[DATASET RECORDS]
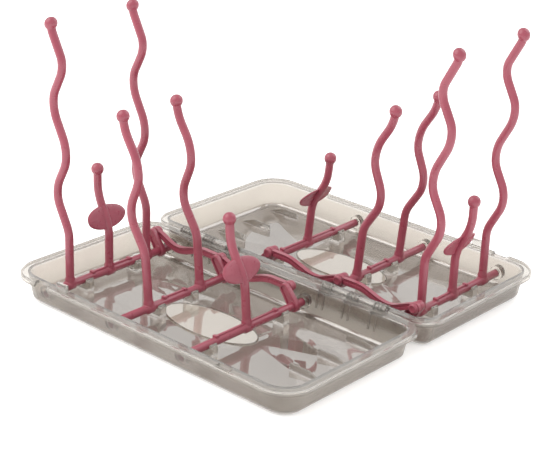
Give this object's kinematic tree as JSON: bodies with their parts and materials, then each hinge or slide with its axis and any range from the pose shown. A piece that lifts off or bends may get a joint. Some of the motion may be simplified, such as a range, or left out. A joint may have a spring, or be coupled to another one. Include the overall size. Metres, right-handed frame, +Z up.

==

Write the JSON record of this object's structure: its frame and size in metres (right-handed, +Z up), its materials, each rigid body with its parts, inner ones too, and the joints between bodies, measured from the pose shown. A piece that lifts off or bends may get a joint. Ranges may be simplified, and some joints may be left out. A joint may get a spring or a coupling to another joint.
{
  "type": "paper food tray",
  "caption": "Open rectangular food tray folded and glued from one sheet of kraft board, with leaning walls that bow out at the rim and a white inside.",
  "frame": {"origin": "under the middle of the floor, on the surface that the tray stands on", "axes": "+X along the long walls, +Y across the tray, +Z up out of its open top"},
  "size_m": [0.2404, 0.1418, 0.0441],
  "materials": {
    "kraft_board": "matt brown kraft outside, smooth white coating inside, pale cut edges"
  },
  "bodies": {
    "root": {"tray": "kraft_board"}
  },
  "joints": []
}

[REQUIREMENTS]
Copy out each line of the records where the string "materials" appears.

[RESPONSE TO THIS EXERCISE]
Give this object's kinematic tree as JSON: bodies with their parts and materials, then each hinge or slide with its axis and any range from the pose shown. A piece that lifts off or bends may get a joint. Some of the motion may be simplified, such as a range, or left out. A joint may have a spring, or be coupled to another one. Include the overall size. Metres, right-handed frame, +Z up.
Write the JSON record of this object's structure: its frame and size in metres (right-handed, +Z up), its materials, each rigid body with its parts, inner ones too, and the joints between bodies, measured from the pose shown. A piece that lifts off or bends may get a joint. Ranges may be simplified, and some joints may be left out. A joint may get a spring or a coupling to another joint.
  "materials": {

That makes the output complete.